Чем-то вроде окончательной завершающей школы для нас обоих (ибо в это время мы были буквально неразлучны, виделись каждодневно, и Сомов жил с нами в одной даче) оказались те два лета 1895 и 1896 годов, которые мы провели вместе, ежедневно и ежечасно общались на работе с натуры, причем очень любопытна была та «зависть», которую каждый из нас испытывал по отношению к другому.
Костя завидовал быстроте моей работы, тому, что мне сравнительно легко давался рисунок, что я с увлеченностью распоряжался акварельной техникой, бывшей у нас в родительском доме чем-то вроде семейной профессии. Напротив, предметом зависти в работе Кости над натурой была для меня самая его медлительность, почти даже кропотливость, то, что он мог так биться над какой-либо деталью, и что ему с таким трудом, давался общий эффект. Сам он в этих чертах все еще продолжал видеть доказательства своей «бездарности». Но можно ли было говорить о бездарности, когда видел результаты этих «усилий» и когда я действительно испытывал укоры (абсолютно не злобивой) зависти от того, что Косте удавалось беспримерным образом передать тот или иной эффект неба, тот или иной тон листвы, травы, деревянных построек или лица, тела, одежды. Писали мы и зарисовывали тогда все - и лица друзей и знакомых, и целые фигуры, и самые скромные уголки, и «панорамы» с широкими горизонтами.

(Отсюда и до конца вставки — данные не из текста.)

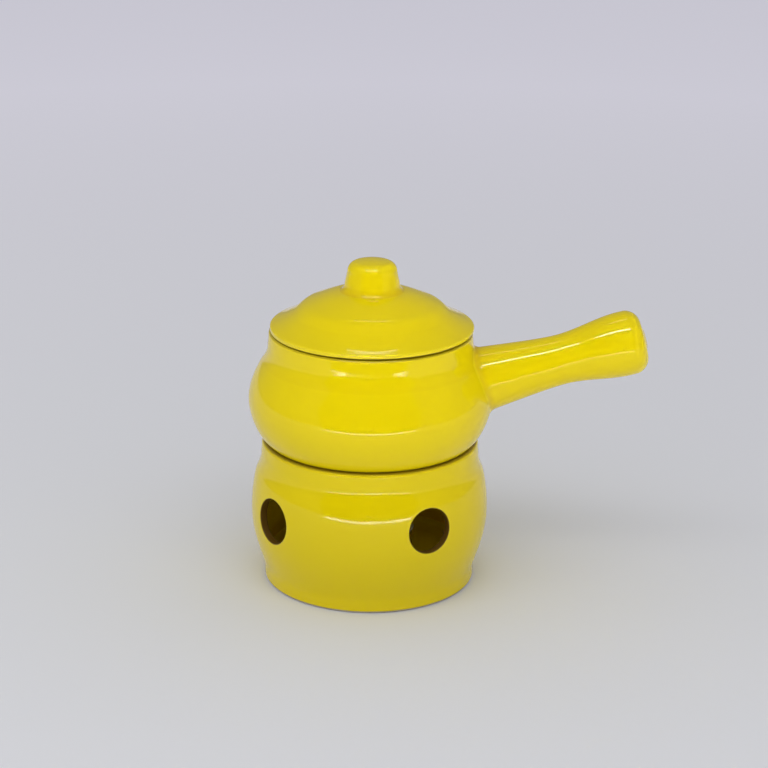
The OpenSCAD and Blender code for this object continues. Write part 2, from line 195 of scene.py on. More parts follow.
def make_camera():
    pitch, yaw, roll = CAMERA_PITCH_YAW_ROLL
    flat = cos(pitch)
    ahead = np.array([sin(yaw) * flat, cos(yaw) * flat, -sin(pitch)])
    level = np.array([cos(yaw), -sin(yaw), 0.0])
    above = np.cross(level, ahead)
    right = cos(roll) * level + sin(roll) * above
    up = -sin(roll) * level + cos(roll) * above
    lens = bpy.data.cameras.new("camera")
    lens.sensor_width = SENSOR_MM
    lens.lens = FOCAL_PX * SENSOR_MM / FRAME_PX
    lens.clip_start, lens.clip_end = 0.01, 50
    camera = add_object("camera", lens)
    stand_at(camera, CAMERA_PLACE, right, up, -ahead)
    bpy.context.scene.camera = camera


# Lines and curves, as lists of (out, up) points


def curve(a, b, c, d, steps):
    t = np.linspace(0, 1, steps + 1)[:, None]
    s = 1 - t
    a, b, c, d = (np.array(p, float) for p in (a, b, c, d))
    return [tuple(p) for p in s**3 * a + 3 * s * s * t * b + 3 * s * t * t * c + t**3 * d]


def arc(centre, r, start, end, steps):
    turns = np.radians(np.linspace(start, end, steps + 1))
    return [(centre[0] + r * cos(t), centre[1] + r * sin(t)) for t in turns]


def rounded(corner, r, start, end, steps):
    """The arc that rounds off a square corner, from one turn to another, in degrees."""
    middle = radians((start + end) / 2)
    aside, above = math.copysign(r, cos(middle)), math.copysign(r, sin(middle))
    return arc((corner[0] - aside, corner[1] - above), r, start, end, steps)


def straight(a, b, steps):
    return [tuple(p) for p in np.linspace(a, b, steps + 1)]


def heights(start, *runs):
    """Heights from the start to the end of each run, in its steps."""
    found = [start]
    for end, steps in runs:
        found += list(np.linspace(found[-1], end, steps + 1))[1:]
    return found


def joined(*lines):
    """The lines one after another, with no point twice."""
    points = []
    for line in lines:
        for p in line:
            if not points or math.dist(points[-1], p) > 1e-4:
                points.append((float(p[0]), float(p[1])))
    return points


def width_of(line):
    """A function that says how far out a rising line is at a height."""
    outs, ups = np.array(sorted(line, key=lambda p: p[1])).T
    return lambda up: np.interp(up, ups, outs)


def shoulder_side(wide, neck, high, lean, ease):
    """From a belly's widest ring in to an upright neck, with a soft crease."""
    wide, neck = np.array(wide), np.array(neck)
    leaning = np.array([lean * (wide[0] - neck[0]), -ease * (neck[1] - wide[1])])
    start = neck + CREASE * leaning
    end = neck + np.array([0, CREASE * np.linalg.norm(leaning)])
    return joined(
        curve(wide, wide + [0, high * (neck[1] - wide[1])], neck + leaning, start, SIDE_STEPS),
        curve(start, (start + 2 * neck) / 3, (end + 2 * neck) / 3, end, CREASE_STEPS),
    )


def stand_side():
    rise = BULGE_Z - FOOT_H
    low = curve(
        (FOOT_R, FOOT_H), (FOOT_R, FOOT_H + BULGE_START * rise),
        (BULGE_R, BULGE_Z - BULGE_LOW * rise), (BULGE_R, BULGE_Z), SIDE_STEPS,
    )
    neck = (NECK_R, STAND_H - NECK_H)
    return joined(low, shoulder_side((BULGE_R, BULGE_Z), neck, BULGE_HIGH, STAND_LEAN, STAND_EASE))


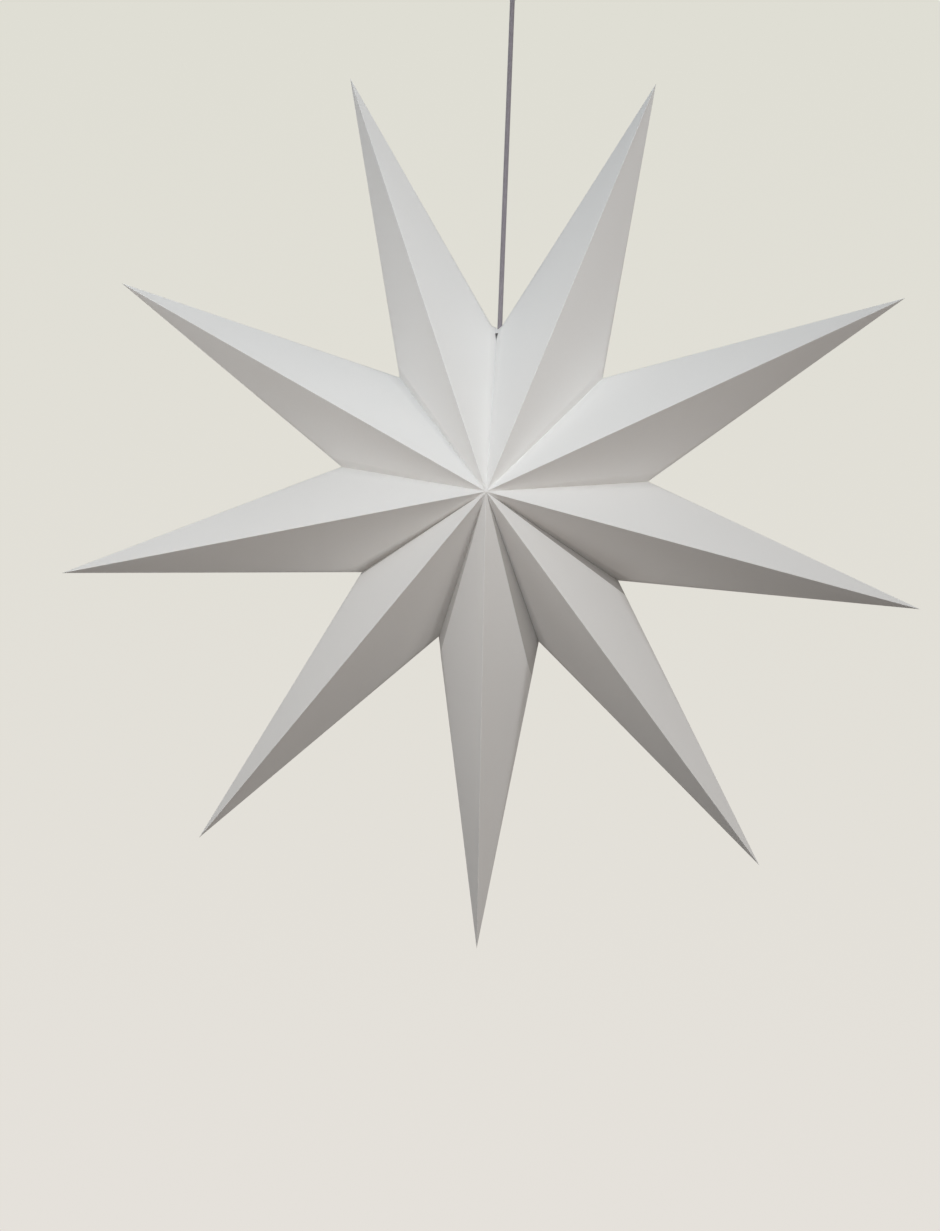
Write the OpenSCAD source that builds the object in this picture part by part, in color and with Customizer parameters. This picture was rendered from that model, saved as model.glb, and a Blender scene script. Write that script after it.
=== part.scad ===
// Paper advent star hanging on a lamp cord from a ceiling cup, in millimetres.
// The origin is the middle of the crossbar's face against the ceiling, +Z is up and the star faces -Y.
// The star is nine folded paper points, glued flap to flap in planes through the axis that joins
// the front and the back apex. The first and the last point are clipped together at the top,
// where their corners are cut for the cord, and rest on the dome of the lampholder inside.

/* [Star] */
// Number of folded points
points = 9; // [7:1:11]
// Centre of the star to the tip of an even point
tip_r = 508; // [420:1:620]
// Centre of the star to an even notch between two points
notch_r = 175; // [160:1:220]
// Middle plane to the front apex, and to the back apex
half_depth = 125; // [110:1:160]
// Thickness of the paper
sheet_t = 0.5; // [0.3:0.1:1]
// Width of the glue flaps along the valleys
flap_w = 10; // [6:1:16]
// Depth that a side crease gains for each millimetre from its notch
crease_slope = 0.4; // [0.1:0.05:0.6]
// Ceiling to the centre of the star
star_drop = 660; // [600:5:2000]

/* [Seam at the top] */
// Radius of the hole for the cord in the two end points
cord_hole_r = 3.3; // [3.2:0.1:6]
// Length of the slit that stays open below the hole
slit_l = 10; // [5:1:25]
// Width of the slit at the notch
slit_w = 3.5; // [1:0.5:8]
// Length of a clip along the flaps
clip_l = 14; // [6:1:30]
// Thickness of the clip's sheet
clip_t = 0.6; // [0.3:0.1:1]
// Distance from the star's centre to the nearer clips, along the middle plane
clip_near = 45; // [30:1:60]
// Distance from the nearer clips to the farther clips
clip_step = 35; // [20:1:40]

/* [Lampholder] */
// Outer radius of the cap's dome and of the body
holder_r = 19; // [17:0.5:21]
// Wall of the cap and the body
holder_wall = 2; // [1.5:0.1:2.5]
// Length of the cap's straight skirt
skirt_l = 8; // [6:0.5:14]
// Length of the body below the skirt
body_l = 40; // [34:1:50]
// Inner radius of the screw sleeve
sleeve_r = 13.5; // [13.4:0.1:13.8]
// Thickness of the screw sleeve
sleeve_t = 0.4; // [0.3:0.1:0.5]
// Height of the contact block
block_h = 10; // [8:0.5:12]
// Height of the cord grip above the dome
grip_up = 9; // [6:0.5:9]

/* [Bulb] */
// Radius of the bulb's globe
bulb_r = 30; // [22:0.5:32]
// Length of the bulb over all
bulb_l = 105; // [90:1:120]
// Radius of the bulb's screw cap
bulb_cap_r = 13.2; // [13:0.1:13.3]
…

В то лето 1896 года, проведенное нами в Мартышкино, под Ораниенбаумом, Сомов не только написал и нарисовал ряд превосходных этюдов, но и начал создавать те свои потешные исторические сюжетики сентиментально-мечтательного оттенка, благодаря которым он затем всего более прославился у широкой публики и благодаря которым выработалось какое-то представление о «сомовском жанре». Зародился, однако, этот «жанр» вовсе не как таковой, вовсе не как попытка отмежевать себе особую область, а как-то сам собой и почти случайно, в виде какого-то отдохновения от более трудных задач.